:: Data excerpt ::

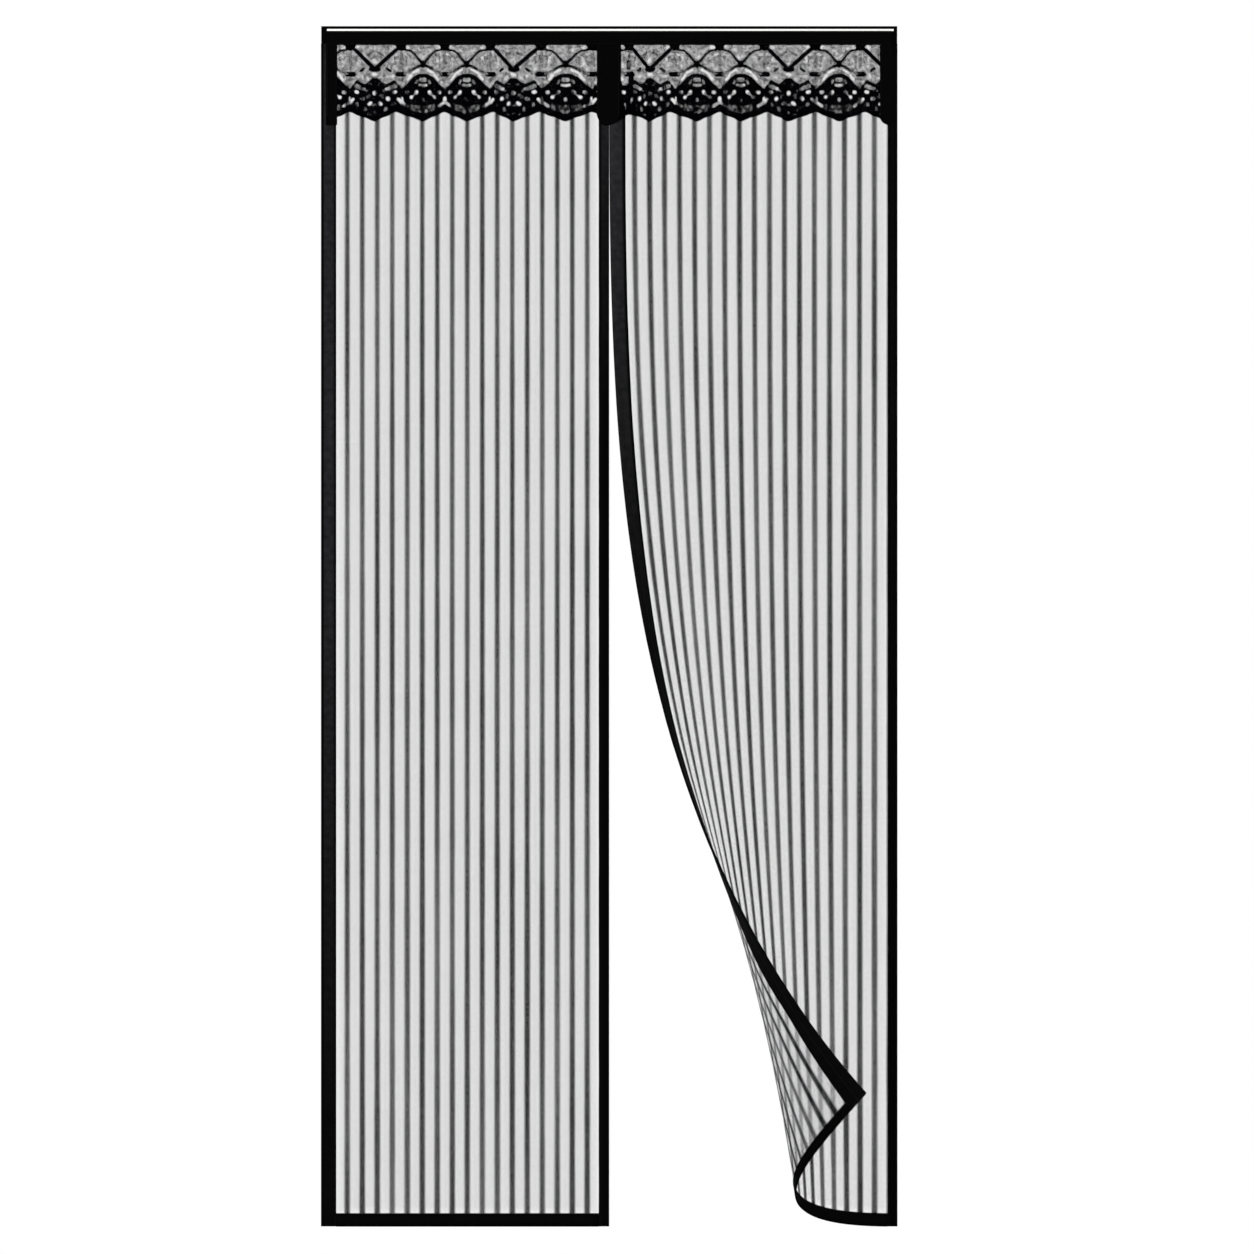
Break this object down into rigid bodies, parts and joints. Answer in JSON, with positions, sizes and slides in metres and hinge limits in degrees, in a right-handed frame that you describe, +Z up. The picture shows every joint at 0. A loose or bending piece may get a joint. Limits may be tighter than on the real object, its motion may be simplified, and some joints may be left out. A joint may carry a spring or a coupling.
{
  "type": "magnetic insect screen",
  "caption": "Two-panel striped mesh insect screen for a doorway, with a lace valance, bound edges and magnetic inner sleeves, one lower corner turned back.",
  "frame": {"origin": "centre of the back face of the top fixing tape, on the plane of the door frame", "axes": "+Z up the height of the screen, +Y into the door frame that it is fixed to, so the front faces -Y"},
  "size_m": [1.008, 0.3357, 2.1],
  "materials": {
    "mesh": "sheer knitted polyester with denser stripes",
    "tape": "matt woven polyester tape",
    "lace": "knitted openwork lace",
    "piping": "white polyester piping",
    "magnet": "flexible rubber-bonded magnet strip",
    "hook": "hook-and-loop tape"
  },
  "bodies": {
    "root": {"centre_cover": "tape", "header_band": "tape", "left_bottom_binding": "tape", "left_fixing_tape": "hook", "left_lace": "lace", "left_lace_side_tape": "tape", "left_magnet_01": "magnet", "left_magnet_02": "magnet", "left_magnet_03": "magnet", "left_magnet_04": "magnet", "left_magnet_05": "magnet", "left_magnet_06": "magnet", "left_magnet_07": "magnet", "left_magnet_08": "magnet", "left_magnet_09": "magnet", "left_magnet_10": "magnet", "left_magnet_11": "magnet", "left_magnet_sleeve": "tape", "left_mesh_panel": "mesh", "left_side_binding": "tape", "right_bottom_binding": "tape", "right_fixing_tape": "hook", "right_lace": "lace", "right_lace_side_tape": "tape", "right_magnet_01": "magnet", "right_magnet_02": "magnet", "right_magnet_03": "magnet", "right_magnet_04": "magnet", "right_magnet_05": "magnet", "right_magnet_06": "magnet", "right_magnet_07": "magnet", "right_magnet_08": "magnet", "right_magnet_09": "magnet", "right_magnet_10": "magnet", "right_magnet_11": "magnet", "right_magnet_sleeve": "tape", "right_mesh_panel": "mesh", "right_side_binding": "tape", "top_binding": "tape", "top_fixing_tape": "hook", "white_piping": "piping"}
  },
  "joints": []
}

:::

**Exercise goal**. Quote every line of the data, word for word.

**Right answer**.
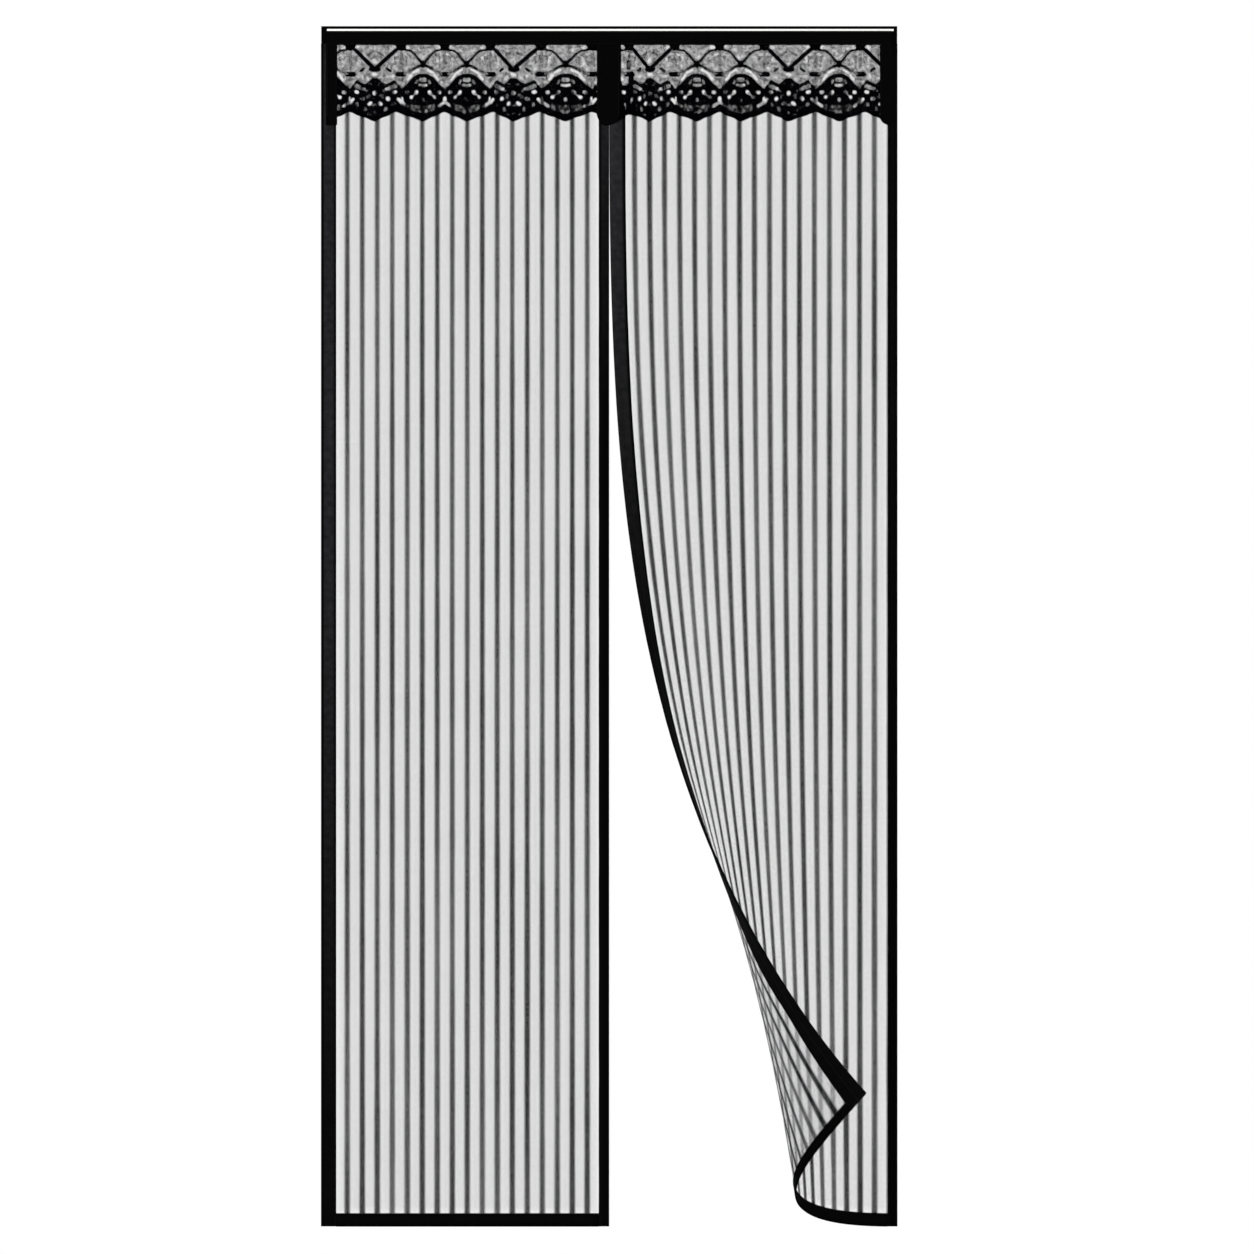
Break this object down into rigid bodies, parts and joints. Answer in JSON, with positions, sizes and slides in metres and hinge limits in degrees, in a right-handed frame that you describe, +Z up. The picture shows every joint at 0. A loose or bending piece may get a joint. Limits may be tighter than on the real object, its motion may be simplified, and some joints may be left out. A joint may carry a spring or a coupling.
{
  "type": "magnetic insect screen",
  "caption": "Two-panel striped mesh insect screen for a doorway, with a lace valance, bound edges and magnetic inner sleeves, one lower corner turned back.",
  "frame": {"origin": "centre of the back face of the top fixing tape, on the plane of the door frame", "axes": "+Z up the height of the screen, +Y into the door frame that it is fixed to, so the front faces -Y"},
  "size_m": [1.008, 0.3357, 2.1],
  "materials": {
    "mesh": "sheer knitted polyester with denser stripes",
    "tape": "matt woven polyester tape",
    "lace": "knitted openwork lace",
    "piping": "white polyester piping",
    "magnet": "flexible rubber-bonded magnet strip",
    "hook": "hook-and-loop tape"
  },
  "bodies": {
    "root": {"centre_cover": "tape", "header_band": "tape", "left_bottom_binding": "tape", "left_fixing_tape": "hook", "left_lace": "lace", "left_lace_side_tape": "tape", "left_magnet_01": "magnet", "left_magnet_02": "magnet", "left_magnet_03": "magnet", "left_magnet_04": "magnet", "left_magnet_05": "magnet", "left_magnet_06": "magnet", "left_magnet_07": "magnet", "left_magnet_08": "magnet", "left_magnet_09": "magnet", "left_magnet_10": "magnet", "left_magnet_11": "magnet", "left_magnet_sleeve": "tape", "left_mesh_panel": "mesh", "left_side_binding": "tape", "right_bottom_binding": "tape", "right_fixing_tape": "hook", "right_lace": "lace", "right_lace_side_tape": "tape", "right_magnet_01": "magnet", "right_magnet_02": "magnet", "right_magnet_03": "magnet", "right_magnet_04": "magnet", "right_magnet_05": "magnet", "right_magnet_06": "magnet", "right_magnet_07": "magnet", "right_magnet_08": "magnet", "right_magnet_09": "magnet", "right_magnet_10": "magnet", "right_magnet_11": "magnet", "right_magnet_sleeve": "tape", "right_mesh_panel": "mesh", "right_side_binding": "tape", "top_binding": "tape", "top_fixing_tape": "hook", "white_piping": "piping"}
  },
  "joints": []
}